But which linux?  Amazon Linux, arguably the most cloud-y of choices, doesn't include some of Chrome's dependencies.  You can go off and build them yourself if you want.  But this is headless web browsing -- it's pretty inconceivable the OS flavor will impact performance.  And we are going to run one application in it's own container.  Just pick something that works.  We're going with ubuntu as it has a nice chrome package already available.

Spin up an ubuntu (we are using version 17.10 as of this writing), make sure you've got curl, deb, wget and the rest of the basic piping in place and:

wget -q -O - https://dl-ssl.google.com/linux/linux_signing_key.pub | apt-key add
deb http://dl.google.com/linux/chrome/deb/ stable main
apt-get update
apt-get install -y google-chrome-stable

That gets us a working Chrome fresh from Google.  If you run this on a desktop machine you've got a GUI and all the other bells and whistles.  At a minimum try "google-chrome --version" and make sure it runs.  As of this writing I get "Google Chrome 63.0.3239.108" back.

Get Scraping Working

We are going to use selenium on python 3.6 to scrape.  You can probably use other technologies -- we know this one works end-to-end.  Given some of the oddness uncovered below I'd recommend working through the selenium-python solution before trying anything else.

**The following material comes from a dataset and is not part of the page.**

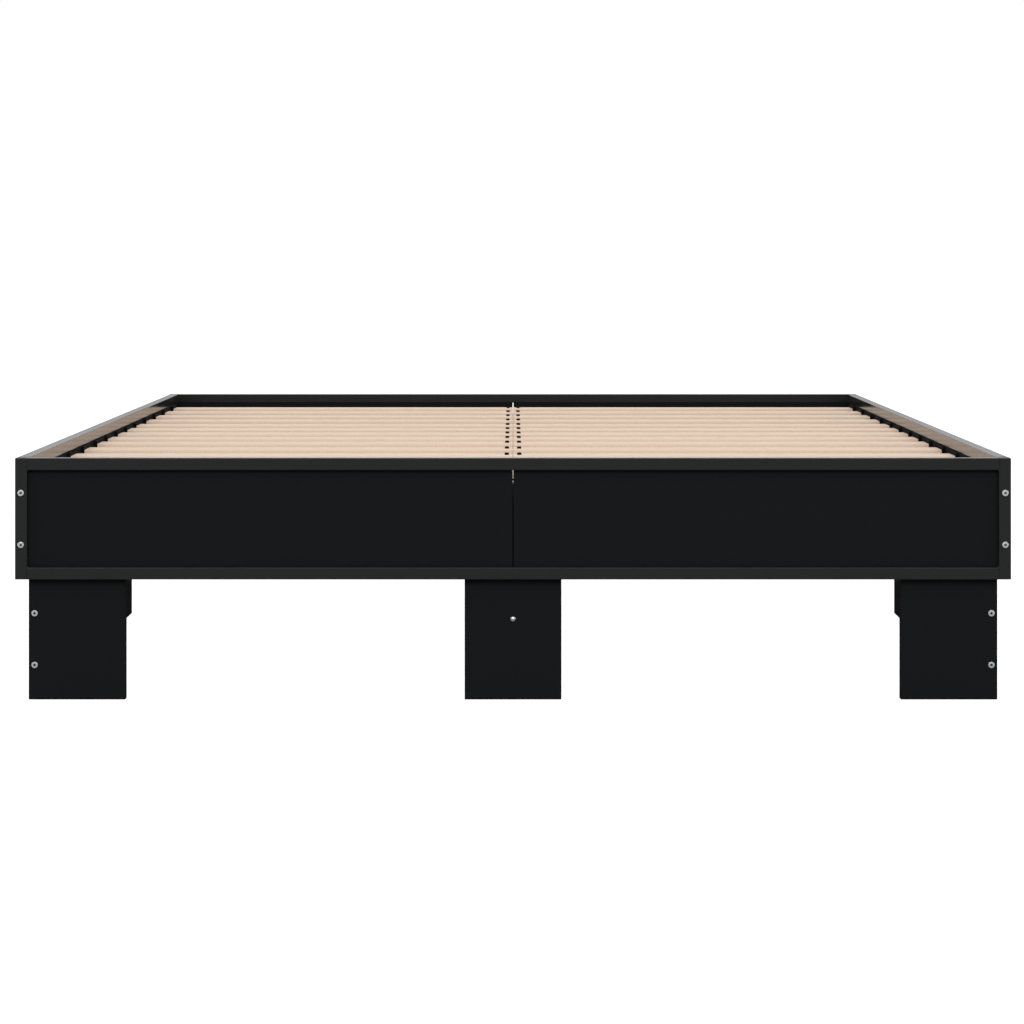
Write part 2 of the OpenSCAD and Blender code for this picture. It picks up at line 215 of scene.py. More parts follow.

The python part is 100% standard:

apt-get install -y python3.6 python3.6-dev python3-pip python3.6-venv
pip3 install selenium

Then we need to get chromedriver -- the bridge between selenium and Chrome -- in place.  Find the latest version number at https://sites.google.com/a/chromium.org/chromedriver/downloads.  Then:

mkdir /chromedriver
wget -q --continue -P /chromedriver "http://chromedriver.storage.googleapis.com/VERSION/chromedriver_linux64.zip"
unzip /chromedriver/chromedriver*zip -d /chromedriver
export PATH=/chromedriver:$PATH

You probably don't want to use that path.  And note that chromedriver doesn't appear to have a generic "latest" yet (you can grab the version number from a file and re-assemble it).  Installation is a bit more hands-on than Chrome itself.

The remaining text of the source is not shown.